Harvard Business School also preserves events and rituals that steer and unify MBA classes. Like Stanford, mutual respect regulates all of them. One baseline, says Sana Mohammed, is being on time. This shows respect for classmates and faculty alike, she emphasizes, and is treated as a “big deal” at HBS. So too is attending every class – and speaking up when you have something valuable to add. The classrooms also enforce a “No Tech” policy, as sending texts or surfing the net is considered disrespectful to the learning experience as well.

“Dean Nohria told us that you develop as much from listening as you do from speaking,” Mohammed stresses. “That is a really important part of the case method: Listening to your classmates.”
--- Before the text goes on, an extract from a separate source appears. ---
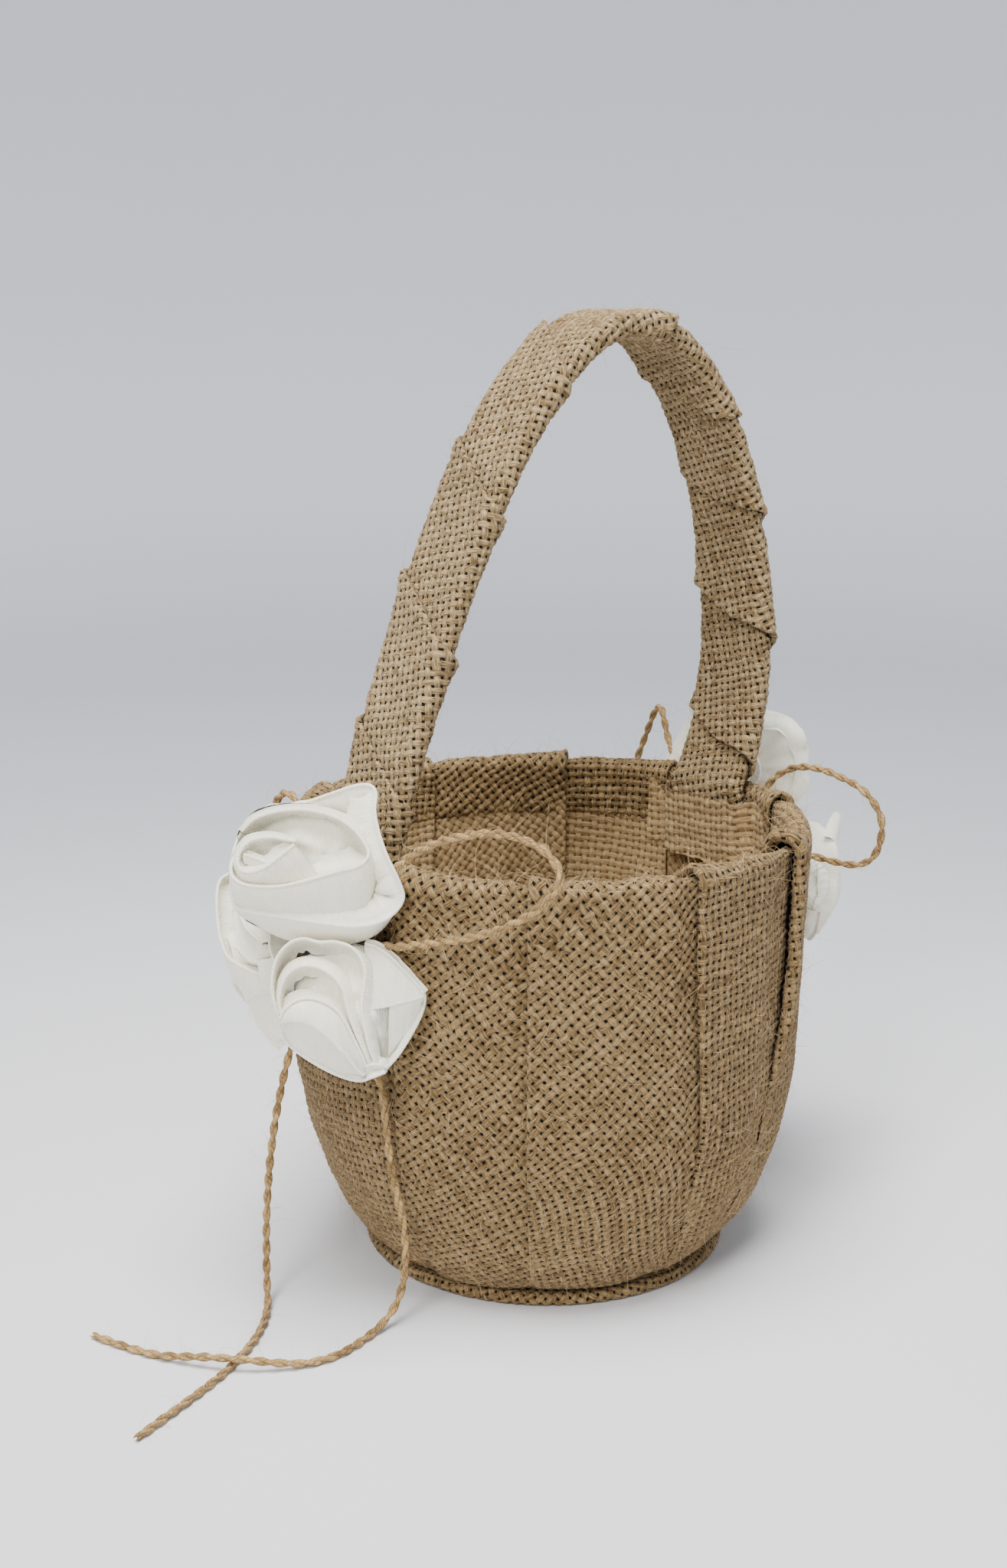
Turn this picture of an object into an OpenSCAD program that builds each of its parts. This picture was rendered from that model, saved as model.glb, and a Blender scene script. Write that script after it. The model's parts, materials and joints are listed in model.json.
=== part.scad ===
// Flower girl basket: a round bucket form covered inside and out in burlap, on a
// burlap-wrapped disc, with a wrapped strap handle and, on each side, a twine bow
// under a cluster of folded satin roses.
// Millimetres. +Z is up, the origin is the centre of the underside, and the handle
// stands in the XZ plane.

/* [Body] */
// Outside radius of the rim
rim_r = 70; // [64:1:78]
// Height of the top of the rim
rim_z = 120.5; // [112:0.5:130]
// Radius at the height where the wall starts to round in
shoulder_r = 68.4; // [63:0.2:76]
// Height where the wall starts to round in
shoulder_z = 62; // [54:1:72]
// Radius of the flat bottom of the body
foot_r = 44; // [40:1:46]
// Fullness of the rounded lower wall, 2 being a true ellipse
fullness = 1.8; // [1.5:0.1:2.4]

/* [Layers] */
// Thickness of the outer burlap with its pleats
cover_t = 2.2; // [1.6:0.2:3]
// Thickness of the moulded bucket form
form_t = 2; // [1.4:0.2:2.6]
// Thickness of the lining
lining_t = 1.4; // [1:0.2:1.8]
// Height of the cover's hem, turned down inside the rim
hem_h = 16.5; // [12:0.5:24]

/* [Base] */
// Outside radius of the wrapped base disc
base_r = 50; // [48:0.5:56]
// Overall thickness of the wrapped base disc
base_t = 3.5; // [3:0.25:5]
// Thickness of the burlap round the base board
base_wrap_t = 0.75; // [0.5:0.05:1]
// Radius of the glue pad between disc and body
base_glue_r = 37; // [30:1:40]

/* [Handle] */
// Distance of each foot's centre line from the axis
foot_x = 59.8; // [59:0.1:60]
// Width of the wrapped strap
strap_w = 25; // [22:0.5:26]
// Thickness of the wrapped strap
strap_t = 5; // [4:0.25:5]
// Width of the flat core
core_w = 22; // [18:0.5:22]
// Thickness of the flat core
core_t = 2.4; // [1.8:0.2:3]
// Height of the handle's centre line at its top
apex_z = 250; // [230:1:260]
// How far the top of the handle leans to one side
apex_x = 21.6; // [0:0.2:24]
// How far the feet reach down inside the rim
foot_drop = 20; // [16:1:26]

/* [Patches] */
// Width of the burlap patch over each foot
patch_w = 48; // [36:1:56]
// Thickness of each patch
patch_t = 1.4; // [1:0.1:1.8]

/* [Roses] */
// Radius of each satin rose
rose_r = 17.5; // [15:0.5:17.5]
// Depth of each satin rose
rose_h = 16.5; // [14:0.5:17]
// Radius of the felt disc behind each rose
felt_r = 8; // [6:0.5:8]
// Thickness of the felt disc
felt_t = 1.5; // [1:0.25:1.5]
// Radius of the glue blob behind each felt disc
blob_r = 5.5; // [4:0.5:6]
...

HBS reapplication strategy

Springtime at Harvard University

Another tradition? Students clap at the end of every class. “It is a way of showing that we appreciate this class and the professor and everyone else’s time,” Mohammed adds. “We clap when we have guests and we stand up and clap when people bring their family members or partners to class. That shows a level of respect in itself.”

A SCHOOL THAT CAN FEEL HUGE AND INTIMATE

For Triston Francis, the section experience is a defining element of the HBS culture. Each class is broken into 10 sections of 93 students each. During the first semester core, each student is placed in the same seat and the same room alongside his or her section-mates. On the surface, this lock-step approach seemingly inhibits building relationships. In reality, sections produce the opposite effect.

“Every single day, all 930 students are discussing the same case,” Francis explains. “There is an element of, even if you’re not in the same section of 93 and I have dinner with them, I still know what they covered for that day. It leads to that common language that allows you to accelerate the way you bond.”

At the same time, the section structure simulates a small school feel in the program. “If people are worried about getting lost in a big school, you do have a smaller community in your section…along with the resources of a major university,” Mohammed adds.